# Written exercise
Reproduce the material in full, unchanged.

□ □ □ □

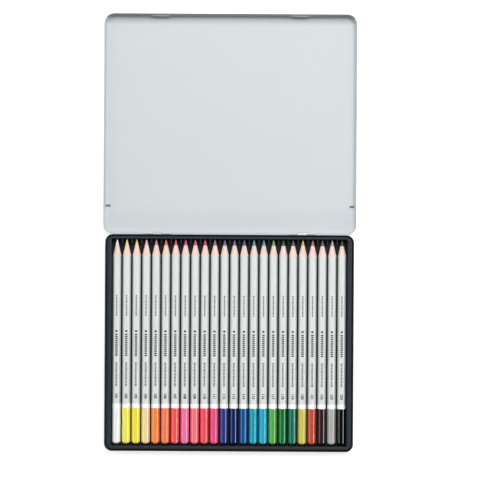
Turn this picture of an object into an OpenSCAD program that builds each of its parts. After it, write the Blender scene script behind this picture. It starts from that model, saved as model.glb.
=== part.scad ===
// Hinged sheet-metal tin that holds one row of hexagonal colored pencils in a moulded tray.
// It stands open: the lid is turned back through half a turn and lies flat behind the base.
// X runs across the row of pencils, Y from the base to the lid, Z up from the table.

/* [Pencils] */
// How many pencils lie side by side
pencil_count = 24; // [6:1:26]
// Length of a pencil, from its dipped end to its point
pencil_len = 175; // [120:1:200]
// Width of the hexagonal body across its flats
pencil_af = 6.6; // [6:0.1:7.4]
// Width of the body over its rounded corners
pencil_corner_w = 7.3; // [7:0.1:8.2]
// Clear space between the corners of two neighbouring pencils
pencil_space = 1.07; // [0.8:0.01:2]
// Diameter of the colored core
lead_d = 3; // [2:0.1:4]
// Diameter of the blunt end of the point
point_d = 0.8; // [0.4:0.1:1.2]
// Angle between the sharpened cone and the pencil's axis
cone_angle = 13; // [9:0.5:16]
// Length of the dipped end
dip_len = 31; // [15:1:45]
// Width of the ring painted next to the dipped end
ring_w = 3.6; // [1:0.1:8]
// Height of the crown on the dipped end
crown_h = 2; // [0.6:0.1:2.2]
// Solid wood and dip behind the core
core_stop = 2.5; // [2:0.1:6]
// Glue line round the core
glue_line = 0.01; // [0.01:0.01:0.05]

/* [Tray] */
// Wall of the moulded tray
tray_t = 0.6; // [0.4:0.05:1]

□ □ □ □

# The solution
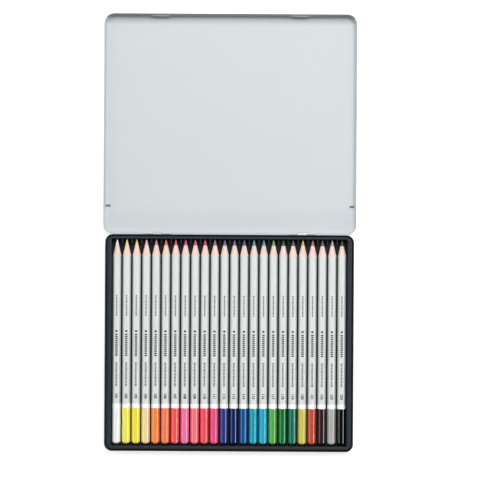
Turn this picture of an object into an OpenSCAD program that builds each of its parts. After it, write the Blender scene script behind this picture. It starts from that model, saved as model.glb.
=== part.scad ===
// Hinged sheet-metal tin that holds one row of hexagonal colored pencils in a moulded tray.
// It stands open: the lid is turned back through half a turn and lies flat behind the base.
// X runs across the row of pencils, Y from the base to the lid, Z up from the table.

/* [Pencils] */
// How many pencils lie side by side
pencil_count = 24; // [6:1:26]
// Length of a pencil, from its dipped end to its point
pencil_len = 175; // [120:1:200]
// Width of the hexagonal body across its flats
pencil_af = 6.6; // [6:0.1:7.4]
// Width of the body over its rounded corners
pencil_corner_w = 7.3; // [7:0.1:8.2]
// Clear space between the corners of two neighbouring pencils
pencil_space = 1.07; // [0.8:0.01:2]
// Diameter of the colored core
lead_d = 3; // [2:0.1:4]
// Diameter of the blunt end of the point
point_d = 0.8; // [0.4:0.1:1.2]
// Angle between the sharpened cone and the pencil's axis
cone_angle = 13; // [9:0.5:16]
// Length of the dipped end
dip_len = 31; // [15:1:45]
// Width of the ring painted next to the dipped end
ring_w = 3.6; // [1:0.1:8]
// Height of the crown on the dipped end
crown_h = 2; // [0.6:0.1:2.2]
// Solid wood and dip behind the core
core_stop = 2.5; // [2:0.1:6]
// Glue line round the core
glue_line = 0.01; // [0.01:0.01:0.05]

/* [Tray] */
// Wall of the moulded tray
tray_t = 0.6; // [0.4:0.05:1]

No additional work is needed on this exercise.